In the 21st century, it seems U.S. teens increasingly prefer Jack Herer to the Marlboro Man. 2011 marked the first time high school students reported smoking marijuana with greater frequency than cigarettes, according to a new study conducted by the Centers for Disease Control and Prevention (CDC).
In the annual survey entitled Youth Risk Behavior Surveillance (YRBS), 15,425 students from 158 high schools across the nation filled out questionnaires on a variety of sex, drinking, drugs, and other risky behavior-related topics. While 23 percent of students said they had smoked pot at least once in the past thirty days, only 18 percent disclosed they had smoked cigarettes at least one day during that timeframe. Socially acceptable drinking still dwarves smoking pot or tobacco – over 38 percent of students had at least one alcoholic beverage in the past month.
The YRBS stats coalesce with the Partnership at Drugfree.org study issued in May that reported in 2011, 27 percent of high school students had smoked pot in the past month.
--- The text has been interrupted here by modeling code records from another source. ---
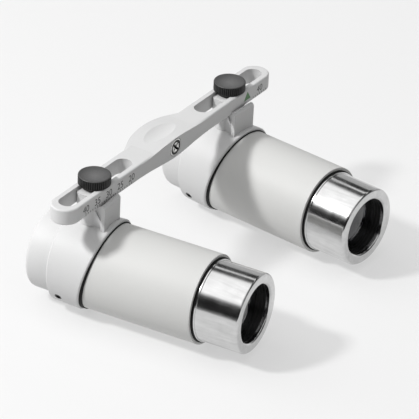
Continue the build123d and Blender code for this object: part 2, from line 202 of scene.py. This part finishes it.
# %% [markdown]
# ## Finishes
#
# The bar, the carriers and the rear caps are moulded in white polyamide: a satin surface with a grain too fine
# to see as grain, only as a soft sheen that breaks up a little. The tubes are enamelled metal, smoother and
# slightly glossier. Two sizes of noise drive roughness and bump; colour changes by a percent or two.


# %% Moulded white plastic and white enamel
def moulded_plastic(name, tone, roughness, grain):
    material, place = new_material(name)
    patches = cloud(place, 9 * MM)
    fine = cloud(place, grain, 2.0)
    colour = blend(grey(tone * 0.97), grey(tone), patches)
    varying = {"Base Color": colour, "Roughness": roughness + 0.08 * (patches - 0.5) + 0.05 * (fine - 0.5),
               "Normal": bump(fine, 0.02 * MM)}
    return finish_material(material, place, varying, {"IOR": 1.5, "Specular IOR Level": 0.4})


def enamel(name):
    material, place = new_material(name)
    patches = cloud(place, 14 * MM)
    orange_peel = cloud(place, 1.1 * MM, 1.0)
    colour = blend((0.52, 0.52, 0.51, 1), (0.54, 0.54, 0.53, 1), patches)
    varying = {"Base Color": colour, "Roughness": 0.55 + 0.08 * (patches - 0.5),
               "Normal": bump(orange_peel, 0.006 * MM)}
    return finish_material(material, place, varying, {"IOR": 1.5, "Specular IOR Level": 0.35})


WHITE_PLASTIC = moulded_plastic("white_plastic", 0.55, 0.55, 0.35 * MM)
WHITE_ENAMEL = enamel("white_enamel")

# %% [markdown]
# Black parts come in four kinds: the collars' plain plastic, the anodised rings inside the cells, rubber, and
# blackened steel. One helper makes them all from a tone, a roughness and a grain. The knobs follow in a cell of
# their own. Steel and brass are turned, so fine scratches break up their shine.


# %% Black finishes, steel and brass
def dark_finish(name, tone, roughness, grain, depth, gloss=0.5):
    material, place = new_material(name)
    fine = cloud(place, grain, 3.0)
    patches = cloud(place, 4 * MM)
    colour = blend(grey(tone * 0.7), grey(tone * 1.25), patches)
    varying = {"Base Color": colour, "Roughness": roughness + 0.12 * (patches - 0.5),
               "Normal": bump(fine, depth)}
    return finish_material(material, place, varying, {"IOR": 1.5, "Specular IOR Level": gloss})


def turned_metal(name, colour, roughness):
    material, place = new_material(name)
    scratches = cloud(place, 0.25 * MM, 4.0)
    patches = cloud(place, 5 * MM)
    dull = tuple(0.9 * part for part in colour[:3]) + (1,)
    varying = {"Base Color": blend(dull, colour, patches),
               "Roughness": roughness + 0.1 * (scratches - 0.5),
               "Normal": bump(scratches, 0.002 * MM)}
    return finish_material(material, place, varying, {"Metallic": 1.0})


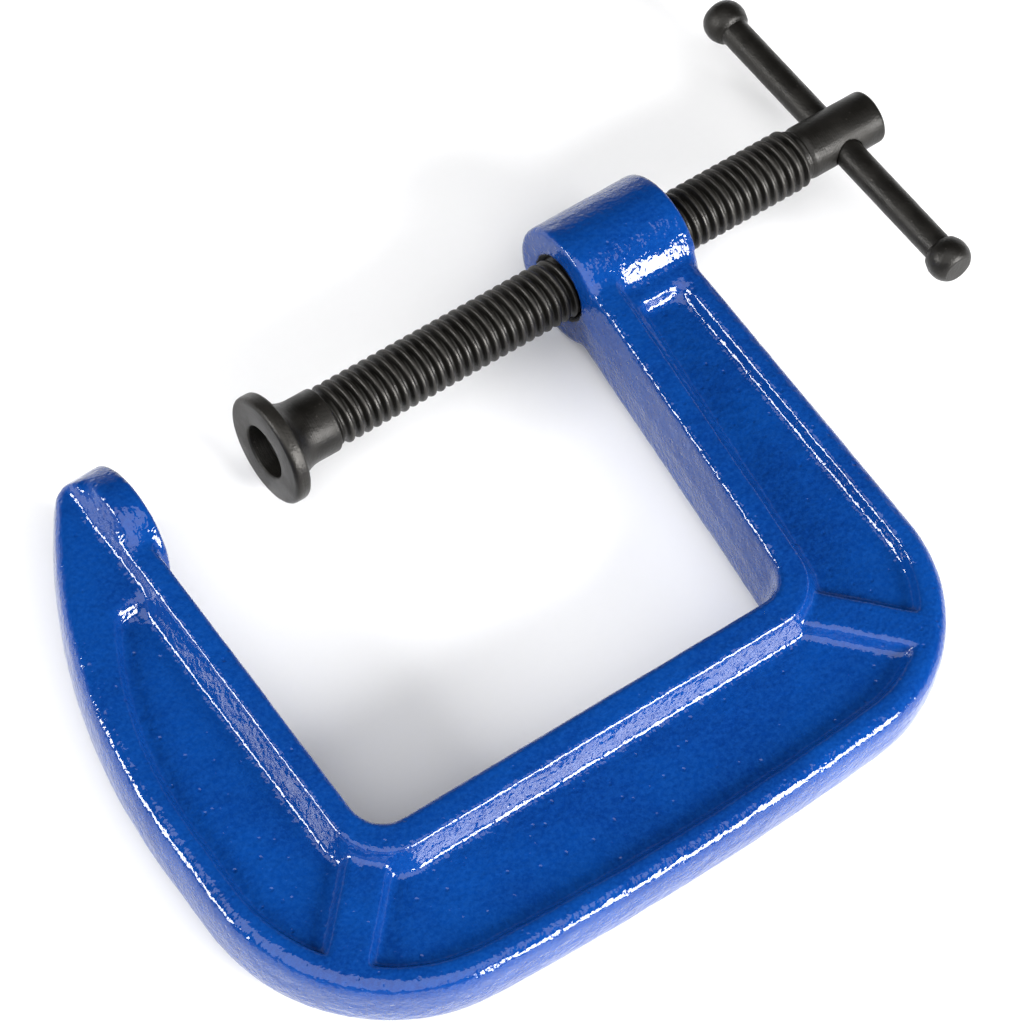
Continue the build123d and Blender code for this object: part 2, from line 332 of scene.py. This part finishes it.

Going deeper into the YRBS tabulations, we find that almost 40 percent (39.9) of high school students have tried pot at least once in their lives, with males trying weed at a higher rate than females and with black and Latino males more likely than white males to have tried cannabis. Of the recent pot smokers, only 5.9 percent of students admitted to getting high on school property in the past month, which may just be the “riskiest behavior” of them all.